You must ensure your log-book is signed by one of the supervising staff before you leave the
laboratory at the end of your timetabled session.
You will be assessed with referring to what is recorded in your log-book and a formal report that you
will be asked to write once you have completed all 4 experiments. More details of the assessments
for this module are given in the module guide, posted on StudyNet, along with this booklet.
3. Equipment
Each experiment will require the following items of general test equipment;
Breadboard,
Interconnecting leads,
Digital Multimeter (DMM),
Variable voltage DC supply.
Remember to connect up each circuit under investigation in a systematic manner by arranging all
the interconnecting wires as neatly as possible. Use a suitable colour code for all the main interconnections;
e.g. +5 volts = red, 0 volts (ground) = black.

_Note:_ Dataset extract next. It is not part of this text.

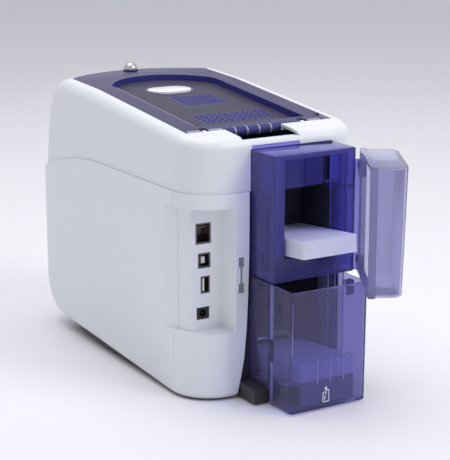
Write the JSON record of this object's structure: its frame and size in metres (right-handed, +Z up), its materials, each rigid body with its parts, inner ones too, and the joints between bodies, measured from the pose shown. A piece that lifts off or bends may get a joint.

4. Safety and Good Lab Practice
It is strongly advisable that before the beginning of any work in the Lab that you familiarise yourself
with the location of the circuit breaker and know how and what to do in case one of your colleagues
needs help.
Also familiarise yourself with posters and leaflets that are displayed in labs or notice boards in case
of help or Lab injuries.
In case of someone receiving an electric shock in the Lab try to immediately turn off the power without
coming into contact with the electrical power.
Take extra care when inserting or removing a plug. Never remove a plug by pulling on the cord.
Always keep power off when making connections or changing connections. Do not touch bare
wires or parts.
Use equipment with three -wire power cords and should be provided with a properly grounded case.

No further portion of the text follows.